En attendant vous n'avez qu'à tenir bon. Voilà pourquoi, mes frères, je retombe dans votre vie toute pratique. Quand vous serez dans votre école et que cela n'ira pas, que vous serez surchargés de travail, vous aurez cet espoir, vous vous direz : « je tiens bon, je sers l'Église. J'appartiens à une génération sacrifiée, mais comme Dieu doit nous être reconnaissant » si j'ose dire ! Rendez-vous compte quel mérite nous devons avoir aux yeux de Dieu et de l'Église, pendant ces années terribles. Oui, elles sont terribles car la persécution a beau être camouflée, nous sommes quand même des persécutés, des confesseurs de la foi. Et nos gosses avec nous, nos paroissiens avec nous. Si vous saviez toutes les misères que les incroyants peuvent faire aux paroissiens chrétiens… mais ce sont des confesseurs de la foi.
Confesseur de la foi, j'estime que c'est une belle vocation. Pour l'avenir prions, nous en verrons probablement de fort dures…mais le service de l'Église passe avant tout et l'Église a les promesses de la vie éternelle. Ainsi soit-il ! » (applaudissements)
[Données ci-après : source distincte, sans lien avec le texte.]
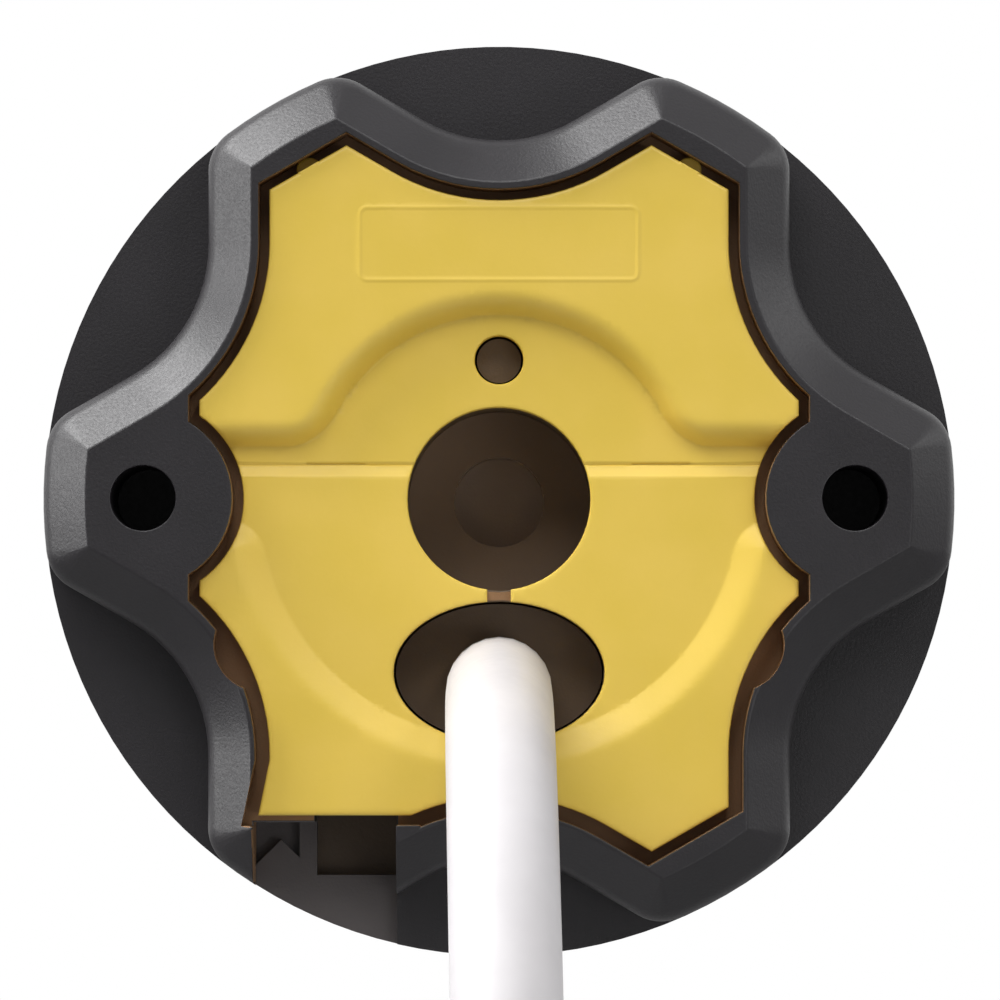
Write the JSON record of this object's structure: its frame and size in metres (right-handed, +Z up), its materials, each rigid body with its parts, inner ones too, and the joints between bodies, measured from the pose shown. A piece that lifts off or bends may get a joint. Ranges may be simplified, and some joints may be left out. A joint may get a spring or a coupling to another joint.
{
  "type": "tubular roller blind motor",
  "caption": "Tubular roller blind motor: star head with a yellow cover, steel tube, free crown, planetary gear, drive wheel and a hanging mains lead.",
  "frame": {"origin": "middle of the head's front mounting face, between the two screw holes", "axes": "+Y along the motor's axis from the head to the drive wheel, +Z up, +X to the right as seen from the front"},
  "size_m": [0.1048, 0.4503, 0.2811],
  "materials": {
    "black_plastic": "fine-grained moulded black plastic",
    "yellow_plastic": "satin moulded yellow plastic",
    "dark_plastic": "moulded black plastic",
    "grey_plastic": "moulded grey plastic",
    "white_plastic": "moulded white plastic",
    "blue_plastic": "moulded blue plastic",
    "gear_plastic": "moulded natural gear plastic",
    "tie_plastic": "moulded white strap",
    "circuit_board": "green solder resist",
    "white_cable": "smooth white sheath",
    "wire_insulation": "coloured wire insulation",
    "zinc_steel": "zinc-plated drawn steel",
    "bright_steel": "turned or stamped steel",
    "lamination_steel": "stacked electrical sheet",
    "iron": "plain iron",
    "aluminium": "die-cast aluminium",
    "copper": "enamelled copper",
    "brass": "sintered bronze or brass",
    "friction_lining": "friction lining"
  },
  "bodies": {
    "root": {"head_casing": "black_plastic", "front_cover": "yellow_plastic", "cable_plug": "black_plastic", "plug_contacts": "brass", "setting_switch": "grey_plastic", "motor_tube": "zinc_steel", "tube_rivets": "bright_steel", "board_cradle": "grey_plastic", "control_board": "circuit_board", "relays": "blue_plastic", "power_transformer": "dark_plastic", "smoothing_capacitor": "aluminium", "control_chips": "dark_plastic", "mains_connector": "white_plastic", "motor_connector": "white_plastic", "capacitor_cup": "grey_plastic", "run_capacitor": "white_plastic", "motor_leads": "wire_insulation", "encoder_board": "circuit_board", "front_bell": "aluminium", "rear_bell": "aluminium", "motor_bushes": "brass", "stator_core": "lamination_steel", "stator_windings": "copper", "thermal_cutout": "white_plastic", "brake_lining": "friction_lining", "brake_housing": "aluminium", "gearbox_plate": "bright_steel", "gearbox_housing": "grey_plastic", "gearbox_end_cap": "dark_plastic", "output_bush": "brass", "cable_lead": "white_cable", "cable_coil": "white_cable", "coil_tie": "tie_plastic", "cable_tail": "white_cable", "conductors": "wire_insulation"},
    "crown": {"crown": "dark_plastic"},
    "setting_button": {"setting_button": "black_plastic"},
    "rotor": {"rotor_core": "lamination_steel", "rotor_cage": "aluminium", "rotor_shaft": "bright_steel", "encoder_magnet": "iron", "sun_gear_1": "bright_steel", "brake_spring": "bright_steel"},
    "brake_armature": {"brake_armature": "iron"},
    "carrier_1": {"carrier_1": "bright_steel"},
    "carrier_2": {"carrier_2": "bright_steel"},
    "output": {"output_carrier": "bright_steel", "output_shaft": "bright_steel", "drive_wheel": "dark_plastic", "wheel_screw": "bright_steel"},
    "planet_1a": {"planet_1a": "gear_plastic"},
    "planet_1b": {"planet_1b": "gear_plastic"},
    "planet_1c": {"planet_1c": "gear_plastic"},
    "planet_2a": {"planet_2a": "bright_steel"},
    "planet_2b": {"planet_2b": "bright_steel"},
    "planet_2c": {"planet_2c": "bright_steel"},
    "planet_3a": {"planet_3a": "bright_steel"},
    "planet_3b": {"planet_3b": "bright_steel"},
    "planet_3c": {"planet_3c": "bright_steel"}
  },
  "joints": [
    {"name": "output_turn", "type": "hinge", "parent": "root", "child": "output", "pos_m": [0, 0, 0], "axis": [0, 1, 0], "continuous": true},
    {"name": "carrier_2_turn", "type": "hinge", "parent": "root", "child": "carrier_2", "pos_m": [0, 0, 0], "axis": [0, 1, 0], "continuous": true},
    {"name": "carrier_1_turn", "type": "hinge", "parent": "root", "child": "carrier_1", "pos_m": [0, 0, 0], "axis": [0, 1, 0], "continuous": true},
    {"name": "rotor_turn", "type": "hinge", "parent": "root", "child": "rotor", "pos_m": [0, 0, 0], "axis": [0, 1, 0], "continuous": true},
    {"name": "crown_turn", "type": "hinge", "parent": "root", "child": "crown", "pos_m": [0, 0, 0], "axis": [0, 1, 0], "continuous": true},
    {"name": "brake_release", "type": "slide", "parent": "rotor", "child": "brake_armature", "axis": [0, -1, 0], "range_m": [0, 0.0006], "stiffness_N_per_m": 300, "springref_m": -0.001, "deforming": ["brake_spring"]},
    {"name": "button_press", "type": "slide", "parent": "root", "child": "setting_button", "axis": [0, 1, 0], "range_m": [0, 0.0008], "stiffness_N_per_m": 250, "springref_m": -0.0005},
    {"name": "planet_1a_spin", "type": "hinge", "parent": "carrier_1", "child": "planet_1a", "pos_m": [0, 0.32267, 0.0099], "axis": [0, 1, 0], "continuous": true},
    {"name": "planet_1b_spin", "type": "hinge", "parent": "carrier_1", "child": "planet_1b", "pos_m": [0.00857, 0.32267, -0.00495], "axis": [0, 1, 0], "continuous": true},
    {"name": "planet_1c_spin", "type": "hinge", "parent": "carrier_1", "child": "planet_1c", "pos_m": [-0.00857, 0.32267, -0.00495], "axis": [0, 1, 0], "continuous": true},
    {"name": "planet_2a_spin", "type": "hinge", "parent": "carrier_2", "child": "planet_2a", "pos_m": [0, 0.33447, 0.0099], "axis": [0, 1, 0], "continuous": true},
    {"name": "planet_2b_spin", "type": "hinge", "parent": "carrier_2", "child": "planet_2b", "pos_m": [0.00857, 0.33447, -0.00495], "axis": [0, 1, 0], "continuous": true},
    {"name": "planet_2c_spin", "type": "hinge", "parent": "carrier_2", "child": "planet_2c", "pos_m": [-0.00857, 0.33447, -0.00495], "axis": [0, 1, 0], "continuous": true},
    {"name": "planet_3a_spin", "type": "hinge", "parent": "output", "child": "planet_3a", "pos_m": [0, 0.34627, 0.0099], "axis": [0, 1, 0], "continuous": true},
    {"name": "planet_3b_spin", "type": "hinge", "parent": "output", "child": "planet_3b", "pos_m": [0.00857, 0.34627, -0.00495], "axis": [0, 1, 0], "continuous": true},
    {"name": "planet_3c_spin", "type": "hinge", "parent": "output", "child": "planet_3c", "pos_m": [-0.00857, 0.34627, -0.00495], "axis": [0, 1, 0], "continuous": true}
  ],
  "couplings": [
    {"joint": "carrier_2_turn", "follows": "output_turn", "ratio": 5.5},
    {"joint": "carrier_1_turn", "follows": "output_turn", "ratio": 30.25},
    {"joint": "rotor_turn", "follows": "output_turn", "ratio": 166.38},
    {"joint": "planet_1a_spin", "follows": "output_turn", "ratio": -77.786},
    {"joint": "planet_1b_spin", "follows": "output_turn", "ratio": -77.786},
    {"joint": "planet_1c_spin", "follows": "output_turn", "ratio": -77.786},
    {"joint": "planet_2a_spin", "follows": "output_turn", "ratio": -14.143},
    {"joint": "planet_2b_spin", "follows": "output_turn", "ratio": -14.143},
    {"joint": "planet_2c_spin", "follows": "output_turn", "ratio": -14.143},
    {"joint": "planet_3a_spin", "follows": "output_turn", "ratio": -2.5714},
    {"joint": "planet_3b_spin", "follows": "output_turn", "ratio": -2.5714},
    {"joint": "planet_3c_spin", "follows": "output_turn", "ratio": -2.5714}
  ]
}
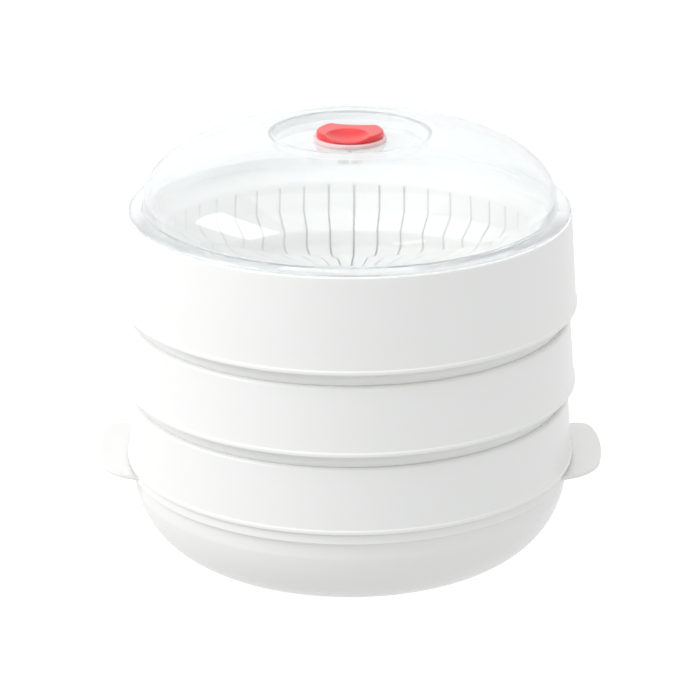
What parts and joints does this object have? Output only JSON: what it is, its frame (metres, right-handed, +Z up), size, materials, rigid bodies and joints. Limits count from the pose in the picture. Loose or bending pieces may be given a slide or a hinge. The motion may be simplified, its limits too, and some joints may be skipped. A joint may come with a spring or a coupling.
{
  "type": "stacking food steamer",
  "caption": "Round stacking steamer for a microwave: eared water bowl, slotted baskets in wall rings, clear domed lid with a turning vent knob.",
  "frame": {"origin": "centre of the water bowl's flat underside, at the bottom centre of the whole stack's box", "axes": "+Z up along the stack's axis; +X towards the right ear; the knob's dish opens towards -Y, the front, 8 degrees off towards -X"},
  "size_m": [0.254, 0.226, 0.2159],
  "materials": {
    "ring_plastic": "semi-gloss moulded white plastic",
    "bowl_plastic": "semi-gloss moulded white plastic, slightly translucent",
    "basket_plastic": "satin moulded warm white plastic",
    "clear_lid": "clear moulded plastic with a slight haze",
    "seat_plastic": "pale glossy plastic",
    "knob_red": "glossy red plastic"
  },
  "bodies": {
    "water_bowl": {"water_bowl": "bowl_plastic"},
    "lower_ring": {"lower_ring": "ring_plastic"},
    "lower_basket": {"lower_basket": "basket_plastic"},
    "middle_ring": {"middle_ring": "ring_plastic"},
    "middle_basket": {"middle_basket": "basket_plastic"},
    "top_ring": {"top_ring": "ring_plastic"},
    "top_basket": {"top_basket": "basket_plastic"},
    "lid": {"lid": "clear_lid", "vent_seat": "seat_plastic"},
    "vent_knob": {"vent_knob": "knob_red"}
  },
  "joints": [
    {"name": "lower_ring_lift", "type": "slide", "parent": "water_bowl", "child": "lower_ring", "axis": [0, 0, 1], "range_m": [0, 0.07]},
    {"name": "lower_basket_lift", "type": "slide", "parent": "lower_ring", "child": "lower_basket", "axis": [0, 0, 1], "range_m": [0, 0.07]},
    {"name": "middle_ring_lift", "type": "slide", "parent": "lower_basket", "child": "middle_ring", "axis": [0, 0, 1], "range_m": [0, 0.07]},
    {"name": "middle_basket_lift", "type": "slide", "parent": "middle_ring", "child": "middle_basket", "axis": [0, 0, 1], "range_m": [0, 0.07]},
    {"name": "top_ring_lift", "type": "slide", "parent": "middle_basket", "child": "top_ring", "axis": [0, 0, 1], "range_m": [0, 0.07]},
    {"name": "top_basket_lift", "type": "slide", "parent": "top_ring", "child": "top_basket", "axis": [0, 0, 1], "range_m": [0, 0.07]},
    {"name": "lid_lift", "type": "slide", "parent": "top_basket", "child": "lid", "axis": [0, 0, 1], "range_m": [0, 0.07]},
    {"name": "vent_knob_turn", "type": "hinge", "parent": "lid", "child": "vent_knob", "pos_m": [0, 0, 0.2111], "axis": [0, 0, 1], "range_deg": [0, 90]}
  ]
}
Rappelons que ce sermon de clôture de retraite a été prononcé en 1962. À la même époque, au Québec, les évêques s'apprêtaient à s'entendre avec le gouvernement sur une réforme du domaine de la santé et sur la réforme de l'éducation. N'étaient-elles pas inévitables ? Ne fallait-il pas se moderniser ? Libérée de ces soucis matériels, l'Église allait pouvoir se consacrer au spirituel... Nos prochaines études nous montreront que l'avertissement de l'abbé de Nantes aux Frères des Écoles chrétiennes de France, valait aussi pour le Canada français.